There are also glimpses of blue Dr. Manhattan masks and festival decorations. Unless this is “American Hero Story” footage, it would seem to heavily imply that the show is not set in the same timeline as Snyder’s movie, which altered Moore’s ending: leaving Dr. Manhattan scapegoated for the destruction of New York and other cities and the deaths of millions of people. Later in the trailer, we’ll see more clues tying the show to the comics ending over that of Snyder’s film.

Watchmen Trailer - Adrian Veidt (Jeremy Irons)

Jeremy Irons is playing the older version of Veidt, and no sooner do we see news of his death than we see him blowing out a candle on a cake. Will he really die in the show or will circumstances force him to fake his death and go into hiding? The aforementioned Doomsday Clock comic, a Watchmen sequel that has published ten of twelve issues so far, began with a manhunt for Veidt after Rorschach’s journal helped expose the conspiracy enacted by the world’s smartest man.
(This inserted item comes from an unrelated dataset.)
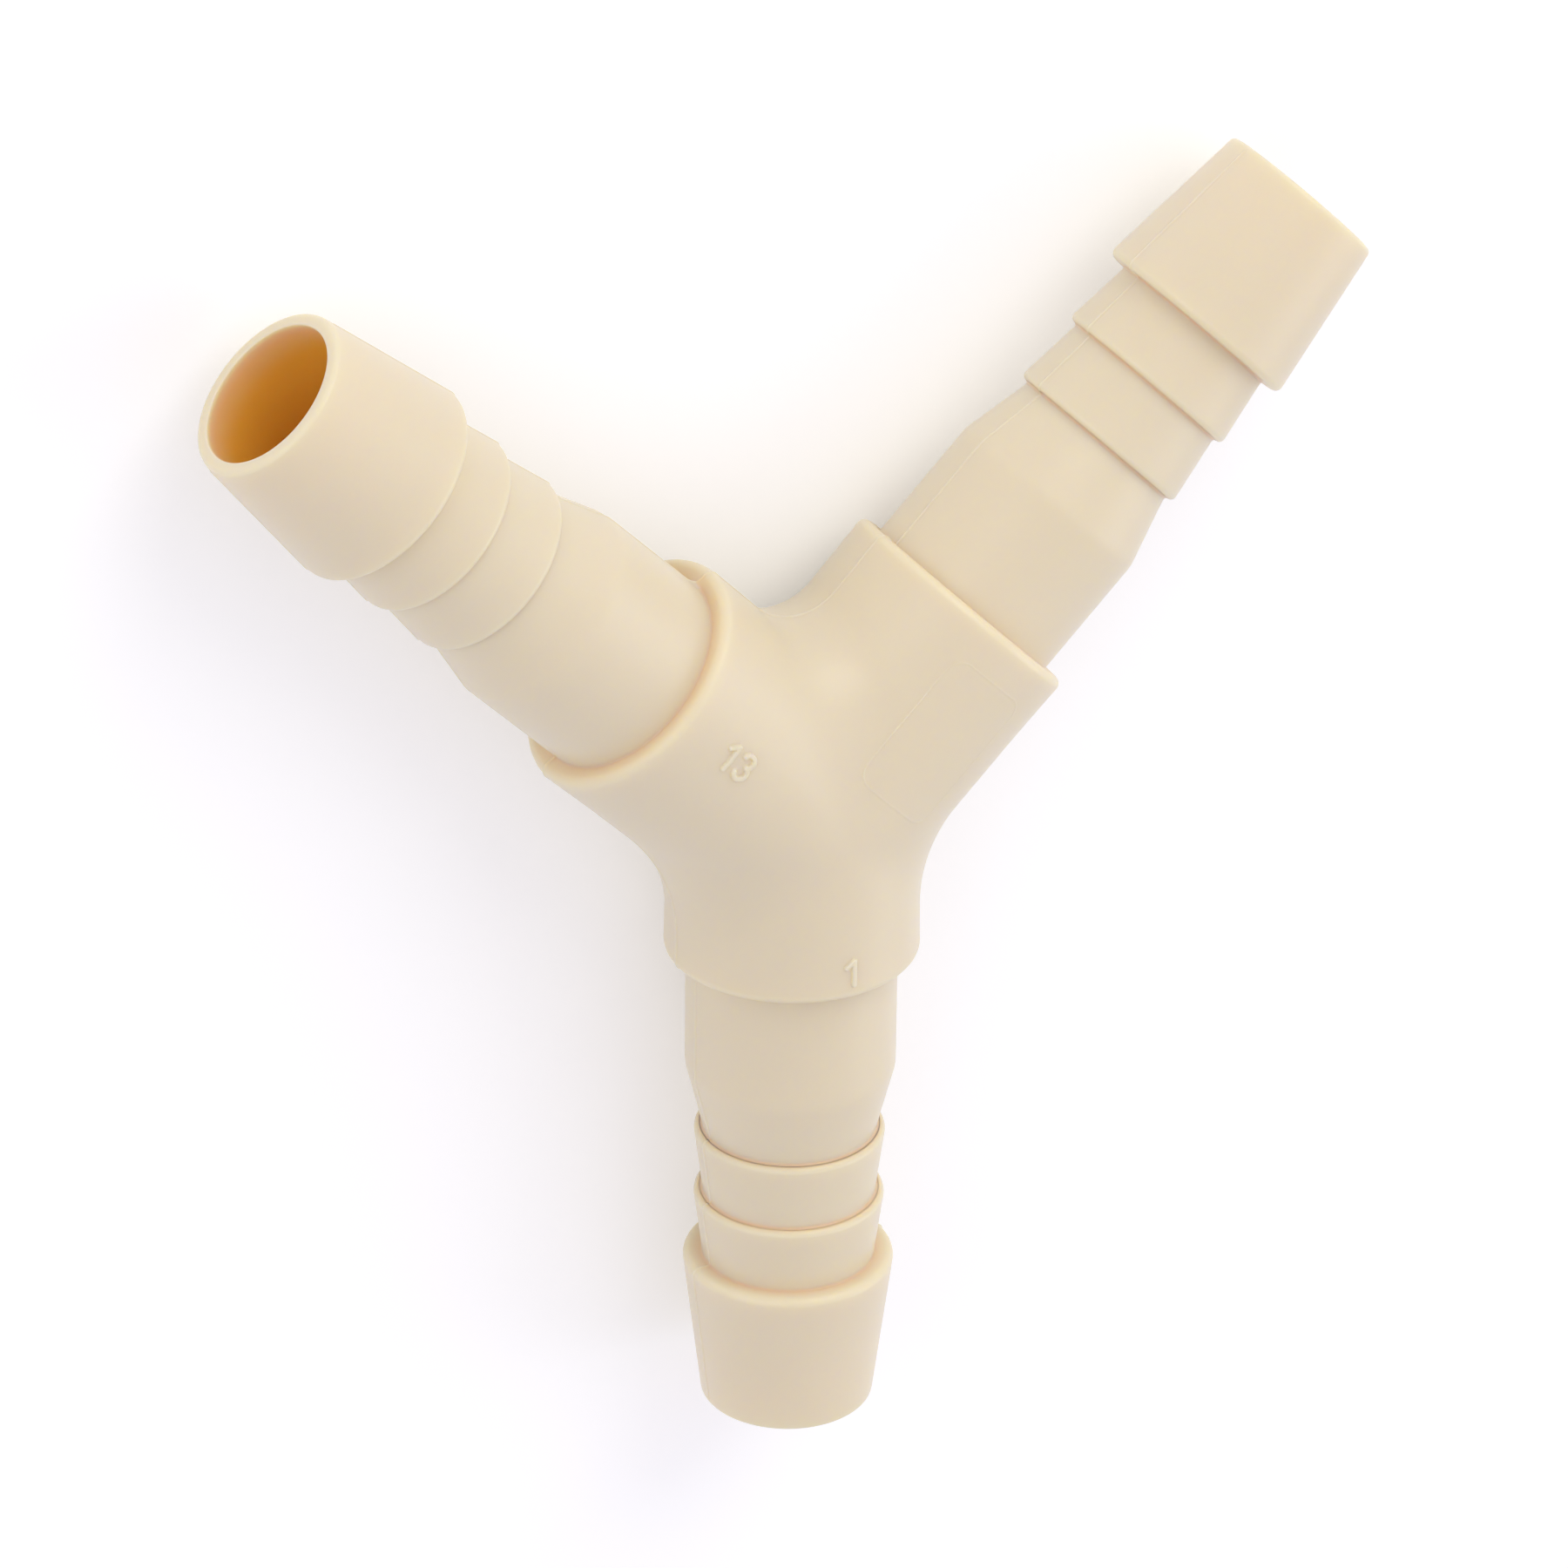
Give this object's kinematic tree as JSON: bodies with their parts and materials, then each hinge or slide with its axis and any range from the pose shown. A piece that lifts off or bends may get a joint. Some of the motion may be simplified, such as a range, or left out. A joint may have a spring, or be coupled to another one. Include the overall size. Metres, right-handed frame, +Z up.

Watchmen Trailer - Regina King

When we finally get a good look at King’s character, who is reportedly named Angela Abraham, we see that she’s talking to a little girl. A framed photo on the dresser in the background shows the girl with what looks like her parents—and neither one of them is Abraham.

At first, I thought Abraham might be a teacher or a child psychologist making a house call. We’ll see her in a classroom setting later, but there are other clear indications that she is a policewoman.

Watchmen Trailer - Rorschach Mask

When Abraham lands on the phrase “black and white” in her voiceover, we cut to a man in a homemade Rorschach mask. He stares out of the eyeholes at the camera and says, “Soon they will shout, ‘Save us,’ and we will whisper, ‘No.’”

This is a modified version of a line from Rorschach’s journal. The man is delivering it in a video message; we see it playing on an overhead monitor in a room full of policemen.